What the task requires:
Locate the lines where "FreeCAD" occurs and copy them as they stand.

[Scripts that build objects]

■ ■ ■

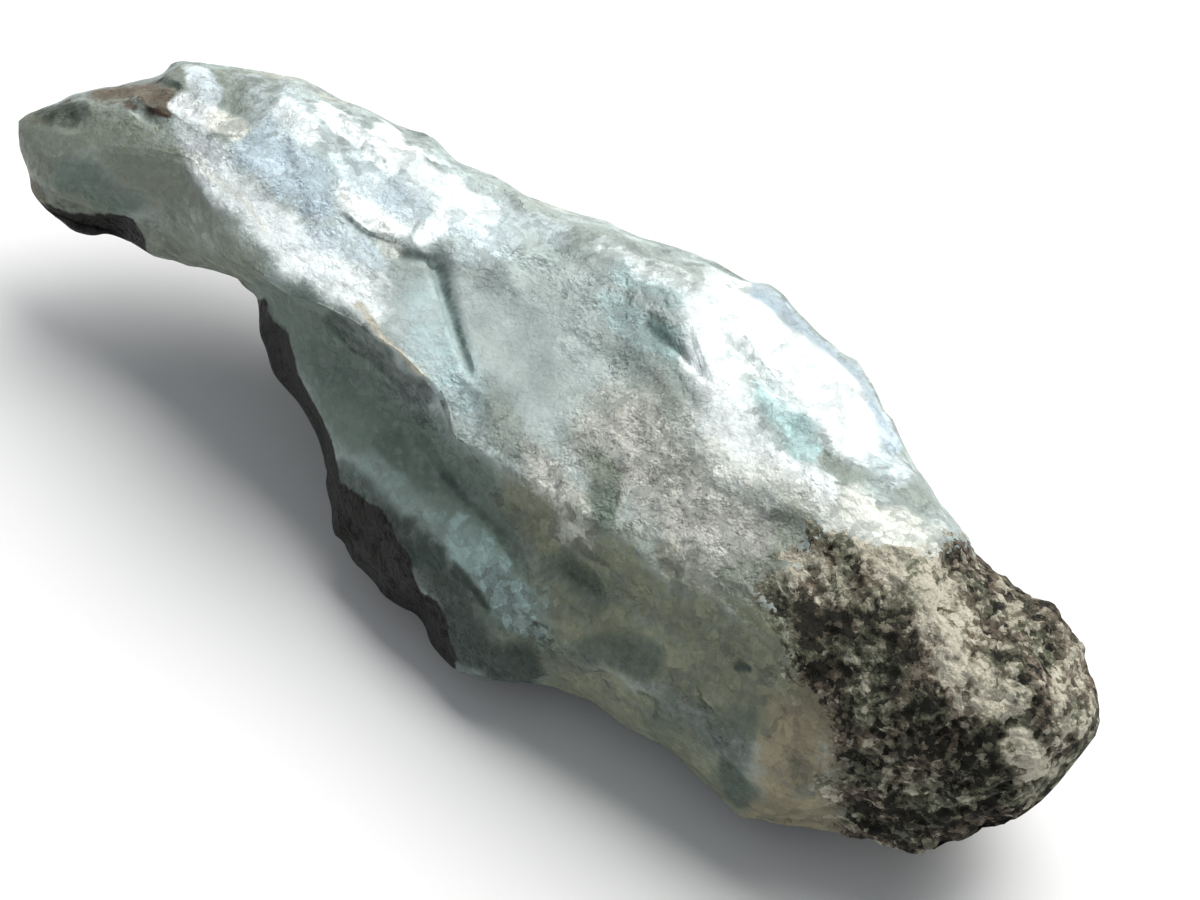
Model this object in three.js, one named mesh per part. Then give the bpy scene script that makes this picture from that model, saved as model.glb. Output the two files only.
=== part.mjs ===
// Rough larimar: one broken piece of pale blue pectolite that ends in dark, pitted basalt.
// Millimetres, +Z up. The origin is on the small flat spot that the stone rests on,
// and +X runs along the stone's length, from its thin head to its basalt end.
import * as THREE from "three";
import { mergeVertices } from "three/addons/utils/BufferGeometryUtils.js";

// The shape is drawn in the frame of its show face, which is the side that is seen in use:
// u runs along the stone, v across the face, and w out of the face towards the eye.
const HEAD_U = -66.8;
const BASALT_U = 57.2;
const HEAD_TIP = [HEAD_U, 0, 0];
const BASALT_TIP = [BASALT_U, -0.5, 0];

// How the show face is turned when the stone lies on its flat spot.
const EYE_DISTANCE = 500;
const EYE_ELEVATION = THREE.MathUtils.degToRad(50);
const FACE_TURN = THREE.MathUtils.degToRad(29.5);
const FACE_LEAN = Math.sin(FACE_TURN) / Math.tan(EYE_ELEVATION);
const HEADING = Math.atan(Math.tan(FACE_TURN) / Math.sin(EYE_ELEVATION));
const REST_SPOT = new THREE.Vector3(12, -12.6, -10.6);

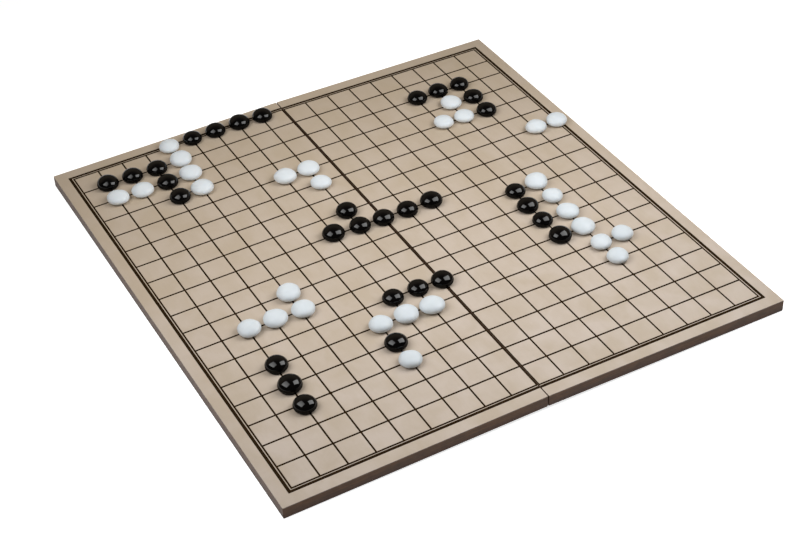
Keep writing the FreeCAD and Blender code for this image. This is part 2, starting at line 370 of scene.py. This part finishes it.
def lipping_finish():
    """Dark stained hardwood whose grain follows each strip."""
    net = Finish("stained_lipping")
    place = net.coordinates()
    x, y, z = net.axes(place)
    to_long_side = (BOARD_HALF_X - abs(x)).least(abs(x))
    to_short_side = BOARD_HALF_Y - abs(y)
    runs_along_y = to_long_side < to_short_side
    along_x = net.vector("MULTIPLY", place, (18, 700, 700))
    along_y = net.vector("MULTIPLY", place, (700, 18, 700))
    grain_place = net.add("ShaderNodeMix", {"data_type": "VECTOR"},
                          {"Factor": runs_along_y, 4: along_x, 5: along_y}, 1)
    grain = net.noise(grain_place, detail=5.0, roughness=0.62, distortion=0.25)
    grain = net.ramp(grain, (0.30, 0.0), (0.70, 1.0))
    blotch = net.noise(place, (85, 85, 160), detail=3.0, roughness=0.6)
    blotch = net.ramp(blotch, (0.35, 0.0), (0.68, 1.0))
    colour = net.mix(grain * 0.6 + blotch * 0.4, LIPPING_DARK, LIPPING_LIGHT)
    # painted shade: darker towards the foot of the strip, where the board meets the table
    above_foot_shade = net.ramp(z + abs(x) * LEAN, (FOOT_FROM, 0.0), (FOOT_TO, 1.0))
    colour = net.mix(FOOT_SHADE_SHARE - above_foot_shade * FOOT_SHADE_SHARE, colour, LIPPING_FOOT_SHADE)
    return net.close(Base_Color=colour, Roughness=0.50 + grain * 0.1,
                     Normal=net.bump(grain, 0.05 * MM), Specular_IOR_Level=0.26)


stained_lipping = lipping_finish()
tell_finishes(stained_lipping)


# %% [markdown]
# ## Backing and core
#
# The underside is covered with a dark resin paper, matt and slightly fibrous, which keeps the thin slab from
# warping. Inside is fibreboard. Both are pressed fibre, so both are a fine noise with no direction, one
# nearly black and one cardboard brown.

# %% Pressed fibre finishes
def fibre_finish(name, dark, light, scale, roughness):
    """Pressed fibre: a fine speckle with no direction."""
    net = Finish(name)
    place = net.coordinates()
    speckle = net.noise(place, (scale, scale, scale), detail=5.0, roughness=0.7)
    speckle = net.ramp(speckle, (0.32, 0.0), (0.70, 1.0))
    cloud = net.noise(place, (30, 30, 30), detail=2.0)
    colour = net.mix(speckle * 0.7 + cloud * 0.3, dark, light)
    return net.close(Base_Color=colour, Roughness=roughness + speckle * 0.08,
                     Normal=net.bump(speckle, 0.05 * MM))


fibreboard = fibre_finish("fibreboard", (0.20, 0.135, 0.085), (0.40, 0.29, 0.19), 1500, 0.85)
backing_sheet = fibre_finish("backing_sheet", (0.012, 0.009, 0.008), (0.040, 0.031, 0.026), 1900, 0.62)
tell_finishes(fibreboard, backing_sheet)


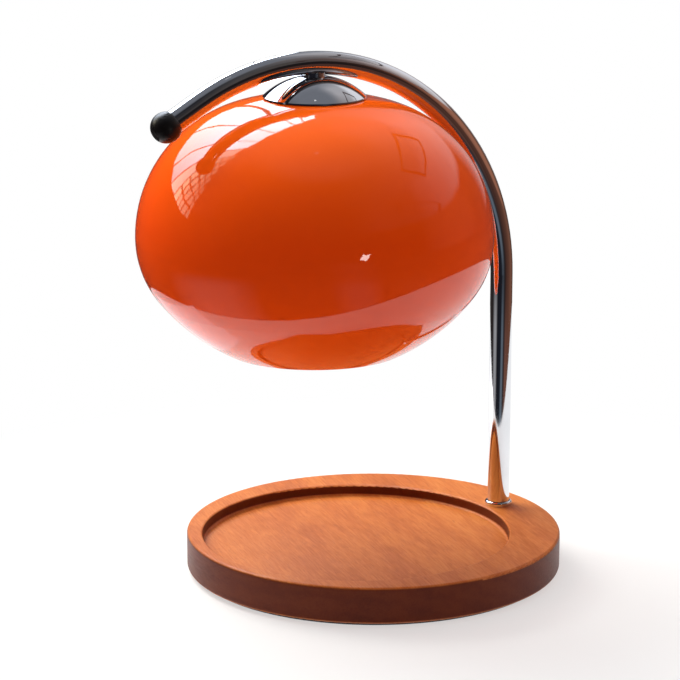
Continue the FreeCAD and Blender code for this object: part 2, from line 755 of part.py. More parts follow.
# Gasket between the dome's inside and the glass.
gasket_out = dome_in_r - d.gasket_inset
gasket_in = gasket_out - d.gasket_width
cap_gasket = turned("cap_gasket", [
    (gasket_in, sphere_height(crown_mid, crown_r, gasket_in), 0.0, crown_mid, -1),
    (gasket_out, sphere_height(crown_mid, crown_r, gasket_out)),
    (gasket_out, sphere_height(dome_mid, dome_in, gasket_out), 0.0, dome_mid, 1),
    (gasket_in, sphere_height(dome_mid, dome_in, gasket_in)),
], x=head_x)


# Glass shade: crown, side and foot arcs that run into each other, with a rounded lower lip.
def side_radius(arc_radius, height):
    """Radius of the side arc that meets an arc on the axis without a kink."""
    rise = arc_radius - height
    return (squared(arc_radius) - squared(shade_r) - squared(rise)) / (2 * (arc_radius - shade_r))


def meeting_point(arc_radius, height, side, radius):
    """Where an arc on the axis meets the side arc, out from the axis and away from the widest height."""
    gap = arc_radius - side
    out = radius * (shade_r - side) / gap
    away = height - arc_radius + radius * (arc_radius - height) / gap
    return out, away


upper_side = named("upper_side", side_radius(crown_r, upper_height))
lower_side = named("lower_side", side_radius(foot_r, lower_height))
upper_x, upper_z = meeting_point(crown_r, upper_height, upper_side, crown_r)
lower_x, lower_z = meeting_point(foot_r, lower_height, lower_side, foot_r)
upper_in_x, upper_in_z = meeting_point(crown_r, upper_height, upper_side, crown_in)
lower_in_x, lower_in_z = meeting_point(foot_r, lower_height, lower_side, foot_in)
lip_sine = opening_r / foot_r
lip_cosine = root(1.0 - squared(lip_sine))
lip_mid_r = foot_r - d.shade_wall / 2
glass_shade = turned("glass_shade", [
    (shade_hole_r, sphere_height(crown_mid, crown_r, shade_hole_r), 0.0, crown_mid, -1),
    (upper_x, shade_z + upper_z, shade_r - upper_side, shade_z, -1),
    (shade_r, shade_z, shade_r - lower_side, shade_z, -1),
    (lower_x, shade_z - lower_z, 0.0, foot_mid, -1),
    (opening_r, foot_mid - foot_r * lip_cosine,
     lip_mid_r * lip_sine, foot_mid - lip_mid_r * lip_cosine, -1),
    (foot_in * lip_sine, foot_mid - foot_in * lip_cosine, 0.0, foot_mid, 1),
    (lower_in_x, shade_z - lower_in_z, shade_r - lower_side, shade_z, 1),
    (shade_r - d.shade_wall, shade_z, shade_r - upper_side, shade_z, 1),
    (upper_in_x, shade_z + upper_in_z, 0.0, crown_mid, 1),
    (shade_hole_r, sphere_height(crown_mid, crown_in, shade_hole_r)),
], x=head_x)

# Gallery plate: a hat of sheet whose crown centres the glass and whose brim carries it.
gallery_plate = turned("gallery_plate", [
    (hub_in, flange_z - d.gallery_sheet),
    (gallery_r, flange_z - d.gallery_sheet),
    (gallery_r, flange_z),
    (hub_r, flange_z),
    (hub_r, hub_top),
    (nut_hole_r, hub_top),
    (nut_hole_r, hub_low),
    (hub_in, hub_low),
], x=head_x)
gallery_gasket_in = gallery_gasket_r - d.gallery_gasket_width
gallery_gasket = turned("gallery_gasket", [
    (gallery_gasket_in, flange_z),
    (gallery_gasket_r, flange_z),
    (gallery_gasket_r, gallery_rim_z, 0.0, crown_mid, 1),
    (gallery_gasket_in, sphere_height(crown_mid, crown_in, gallery_gasket_in)),
], x=head_x)

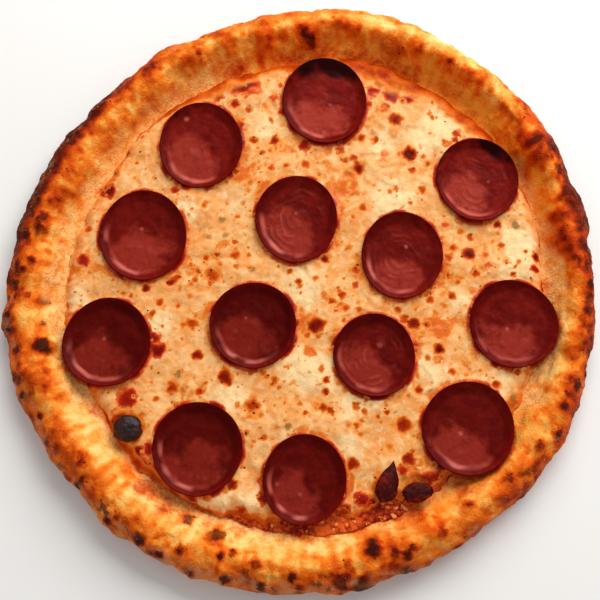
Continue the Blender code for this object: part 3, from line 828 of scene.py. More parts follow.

■ ■ ■

Solution to this task:
Keep writing the FreeCAD and Blender code for this image. This is part 2, starting at line 370 of scene.py. This part finishes it.
Continue the FreeCAD and Blender code for this object: part 2, from line 755 of part.py. More parts follow.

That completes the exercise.